Okay. Got it. Very helpful. And then you talked about a lot of the opportunities that you have further down the road to potentially expand with DISH as that rollout continues. What do you expect in terms of time line from how long those expansion opportunities take to play out? Is this still -- is it a multiyear process that we're talking about? Or is there anything near term that can happen there?

Eyal Harari

Analyst

So it's very hard to say. We just announced our win partnering with DISH a few months ago, I think like 2, 3 months ago. So we are now busy on implementing our solution and make sure that DISH get the full benefit of the RADCOM ACE solution to support their 5G launch and build up the network.
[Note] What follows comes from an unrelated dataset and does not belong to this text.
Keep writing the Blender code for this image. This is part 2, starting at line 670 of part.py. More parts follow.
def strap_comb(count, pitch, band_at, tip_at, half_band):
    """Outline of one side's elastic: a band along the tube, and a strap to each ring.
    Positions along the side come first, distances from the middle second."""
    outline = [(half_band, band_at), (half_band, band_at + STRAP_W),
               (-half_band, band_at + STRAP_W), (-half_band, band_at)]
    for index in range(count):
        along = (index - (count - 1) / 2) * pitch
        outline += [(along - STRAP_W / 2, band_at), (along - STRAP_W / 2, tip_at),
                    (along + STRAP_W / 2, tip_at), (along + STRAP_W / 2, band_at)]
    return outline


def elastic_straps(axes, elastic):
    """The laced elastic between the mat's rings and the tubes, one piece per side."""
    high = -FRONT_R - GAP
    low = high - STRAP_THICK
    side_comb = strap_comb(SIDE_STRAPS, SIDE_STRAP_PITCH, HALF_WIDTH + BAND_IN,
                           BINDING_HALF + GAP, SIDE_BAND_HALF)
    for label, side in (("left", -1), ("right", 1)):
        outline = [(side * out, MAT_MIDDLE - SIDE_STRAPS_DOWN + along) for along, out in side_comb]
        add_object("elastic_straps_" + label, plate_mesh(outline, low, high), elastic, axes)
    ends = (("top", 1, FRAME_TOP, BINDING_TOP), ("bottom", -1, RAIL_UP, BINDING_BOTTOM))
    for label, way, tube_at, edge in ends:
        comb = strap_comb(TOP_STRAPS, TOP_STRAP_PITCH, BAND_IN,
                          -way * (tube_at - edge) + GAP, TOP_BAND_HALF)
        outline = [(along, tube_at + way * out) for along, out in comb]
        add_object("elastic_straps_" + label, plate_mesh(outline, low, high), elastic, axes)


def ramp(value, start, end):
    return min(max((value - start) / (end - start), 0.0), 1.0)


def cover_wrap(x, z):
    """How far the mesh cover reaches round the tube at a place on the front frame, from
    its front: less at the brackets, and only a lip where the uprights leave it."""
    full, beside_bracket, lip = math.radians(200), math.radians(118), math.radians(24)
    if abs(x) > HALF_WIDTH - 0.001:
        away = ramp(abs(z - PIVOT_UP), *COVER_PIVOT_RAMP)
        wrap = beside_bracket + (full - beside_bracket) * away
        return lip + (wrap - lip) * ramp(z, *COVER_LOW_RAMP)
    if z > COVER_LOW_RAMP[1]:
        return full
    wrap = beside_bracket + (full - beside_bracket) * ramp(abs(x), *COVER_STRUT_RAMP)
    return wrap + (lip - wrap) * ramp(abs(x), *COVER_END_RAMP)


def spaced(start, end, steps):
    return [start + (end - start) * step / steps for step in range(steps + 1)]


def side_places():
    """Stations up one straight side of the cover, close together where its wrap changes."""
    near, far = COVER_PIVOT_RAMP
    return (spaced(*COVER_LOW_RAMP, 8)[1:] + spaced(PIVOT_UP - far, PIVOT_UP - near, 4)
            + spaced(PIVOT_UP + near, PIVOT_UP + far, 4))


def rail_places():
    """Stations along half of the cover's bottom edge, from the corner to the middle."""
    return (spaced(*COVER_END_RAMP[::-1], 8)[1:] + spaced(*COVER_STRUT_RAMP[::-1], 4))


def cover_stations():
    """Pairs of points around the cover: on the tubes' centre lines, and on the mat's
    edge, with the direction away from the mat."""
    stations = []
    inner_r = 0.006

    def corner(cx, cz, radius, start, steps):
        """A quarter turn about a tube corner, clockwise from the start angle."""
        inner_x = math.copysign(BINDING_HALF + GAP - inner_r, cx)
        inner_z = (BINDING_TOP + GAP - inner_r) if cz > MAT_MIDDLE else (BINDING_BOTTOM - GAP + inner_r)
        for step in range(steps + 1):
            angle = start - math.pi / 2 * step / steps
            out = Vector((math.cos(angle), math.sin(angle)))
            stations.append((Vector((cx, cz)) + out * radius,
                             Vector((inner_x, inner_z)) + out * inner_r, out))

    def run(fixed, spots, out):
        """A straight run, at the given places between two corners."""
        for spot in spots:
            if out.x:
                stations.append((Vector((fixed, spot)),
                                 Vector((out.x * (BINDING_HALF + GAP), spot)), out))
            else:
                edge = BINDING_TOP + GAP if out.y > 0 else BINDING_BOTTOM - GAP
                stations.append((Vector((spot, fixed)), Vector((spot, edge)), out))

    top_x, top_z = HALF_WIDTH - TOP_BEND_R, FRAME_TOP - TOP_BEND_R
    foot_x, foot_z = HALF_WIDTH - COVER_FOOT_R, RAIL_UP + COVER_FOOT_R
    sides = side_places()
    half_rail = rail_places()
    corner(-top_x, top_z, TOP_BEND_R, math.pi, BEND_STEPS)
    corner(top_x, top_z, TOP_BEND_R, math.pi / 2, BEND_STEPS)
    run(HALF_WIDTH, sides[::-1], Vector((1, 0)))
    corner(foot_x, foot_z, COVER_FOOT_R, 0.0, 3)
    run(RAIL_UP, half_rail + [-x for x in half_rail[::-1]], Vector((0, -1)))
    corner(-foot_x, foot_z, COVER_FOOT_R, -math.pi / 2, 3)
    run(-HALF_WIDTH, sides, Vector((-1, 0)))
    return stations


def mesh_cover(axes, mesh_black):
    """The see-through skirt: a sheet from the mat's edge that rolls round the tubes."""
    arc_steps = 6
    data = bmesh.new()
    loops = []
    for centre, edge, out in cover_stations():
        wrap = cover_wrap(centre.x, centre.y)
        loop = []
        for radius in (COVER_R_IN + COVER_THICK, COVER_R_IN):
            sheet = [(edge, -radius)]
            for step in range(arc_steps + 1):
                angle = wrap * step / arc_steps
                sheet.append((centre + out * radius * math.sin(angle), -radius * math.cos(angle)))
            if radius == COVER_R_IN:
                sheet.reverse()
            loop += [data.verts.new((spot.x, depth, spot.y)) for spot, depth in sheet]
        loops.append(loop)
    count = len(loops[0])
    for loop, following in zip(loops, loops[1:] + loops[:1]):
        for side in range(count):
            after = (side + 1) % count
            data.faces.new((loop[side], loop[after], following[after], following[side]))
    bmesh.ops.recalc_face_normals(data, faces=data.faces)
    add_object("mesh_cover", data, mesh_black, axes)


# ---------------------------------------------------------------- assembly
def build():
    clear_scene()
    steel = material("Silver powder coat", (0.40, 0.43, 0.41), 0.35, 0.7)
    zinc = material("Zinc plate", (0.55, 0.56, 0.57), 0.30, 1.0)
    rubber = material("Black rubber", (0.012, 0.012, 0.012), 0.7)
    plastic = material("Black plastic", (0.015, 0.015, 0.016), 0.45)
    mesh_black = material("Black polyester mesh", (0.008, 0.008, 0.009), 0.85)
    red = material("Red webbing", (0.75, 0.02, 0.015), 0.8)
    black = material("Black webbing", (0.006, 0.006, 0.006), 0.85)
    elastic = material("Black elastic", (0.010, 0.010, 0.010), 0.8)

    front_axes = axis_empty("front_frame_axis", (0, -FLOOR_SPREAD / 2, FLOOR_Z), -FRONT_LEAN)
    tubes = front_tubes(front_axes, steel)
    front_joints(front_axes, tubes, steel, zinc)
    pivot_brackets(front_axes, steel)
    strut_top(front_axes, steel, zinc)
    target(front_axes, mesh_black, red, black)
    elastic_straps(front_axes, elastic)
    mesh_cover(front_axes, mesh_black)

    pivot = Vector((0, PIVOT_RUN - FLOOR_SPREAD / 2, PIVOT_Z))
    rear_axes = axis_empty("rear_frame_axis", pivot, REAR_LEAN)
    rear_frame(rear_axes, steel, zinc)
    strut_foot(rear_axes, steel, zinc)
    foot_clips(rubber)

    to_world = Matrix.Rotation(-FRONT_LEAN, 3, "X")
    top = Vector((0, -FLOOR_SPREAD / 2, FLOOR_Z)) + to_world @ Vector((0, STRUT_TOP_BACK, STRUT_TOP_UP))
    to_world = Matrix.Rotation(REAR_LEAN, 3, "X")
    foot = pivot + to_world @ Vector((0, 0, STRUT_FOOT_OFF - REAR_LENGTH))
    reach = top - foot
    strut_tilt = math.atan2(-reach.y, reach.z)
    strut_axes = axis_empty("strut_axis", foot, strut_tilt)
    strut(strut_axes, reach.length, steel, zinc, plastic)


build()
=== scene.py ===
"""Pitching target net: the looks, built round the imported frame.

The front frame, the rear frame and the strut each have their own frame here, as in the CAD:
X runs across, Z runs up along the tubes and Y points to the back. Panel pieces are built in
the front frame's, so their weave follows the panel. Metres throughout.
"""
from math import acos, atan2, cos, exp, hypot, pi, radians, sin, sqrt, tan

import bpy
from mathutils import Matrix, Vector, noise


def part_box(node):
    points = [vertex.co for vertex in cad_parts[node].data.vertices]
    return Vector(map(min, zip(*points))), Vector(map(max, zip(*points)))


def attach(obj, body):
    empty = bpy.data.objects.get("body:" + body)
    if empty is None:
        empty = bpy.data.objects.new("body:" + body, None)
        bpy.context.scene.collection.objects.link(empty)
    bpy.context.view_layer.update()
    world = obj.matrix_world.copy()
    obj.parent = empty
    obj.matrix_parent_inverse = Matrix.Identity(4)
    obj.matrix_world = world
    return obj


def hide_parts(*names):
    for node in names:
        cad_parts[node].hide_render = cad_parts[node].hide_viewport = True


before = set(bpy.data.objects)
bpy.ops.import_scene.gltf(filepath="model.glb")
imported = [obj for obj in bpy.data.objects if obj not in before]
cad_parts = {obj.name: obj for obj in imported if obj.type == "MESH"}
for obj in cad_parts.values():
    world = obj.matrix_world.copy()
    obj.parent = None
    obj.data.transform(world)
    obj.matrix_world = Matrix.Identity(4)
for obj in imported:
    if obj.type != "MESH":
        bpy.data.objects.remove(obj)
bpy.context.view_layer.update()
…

We are engaged with them closely to make sure we provide most value possible to make them successful. And with this engagement obviously raised additional ideas and capabilities, very hard for me to predict when the upside could come. But we are mainly focusing now on providing them the value out of this multiyear that we -- multiyear agreement we signed with them recently.

Arjun Bhatia

Analyst

Okay. Fair enough. And then last one for me. We did see that the gross margins picked up and there was momentum there. I think you already talked about that as well. What's the driver there? And how high do you think that can go over time?

Hadar Rahav

Analyst

Well, we believe that our gross margin will be around the average gross margin that was in 2021, around 72%. And this quarter, the gross margin was 72% due to third-party components. Of course, our gross margin fluctuates depending on the revenue mix.

Operator

Operator

Thank you. This concludes RADCOM Second Quarter 2022 Results Conference Call. Thank you for your participation. You may go ahead and disconnect.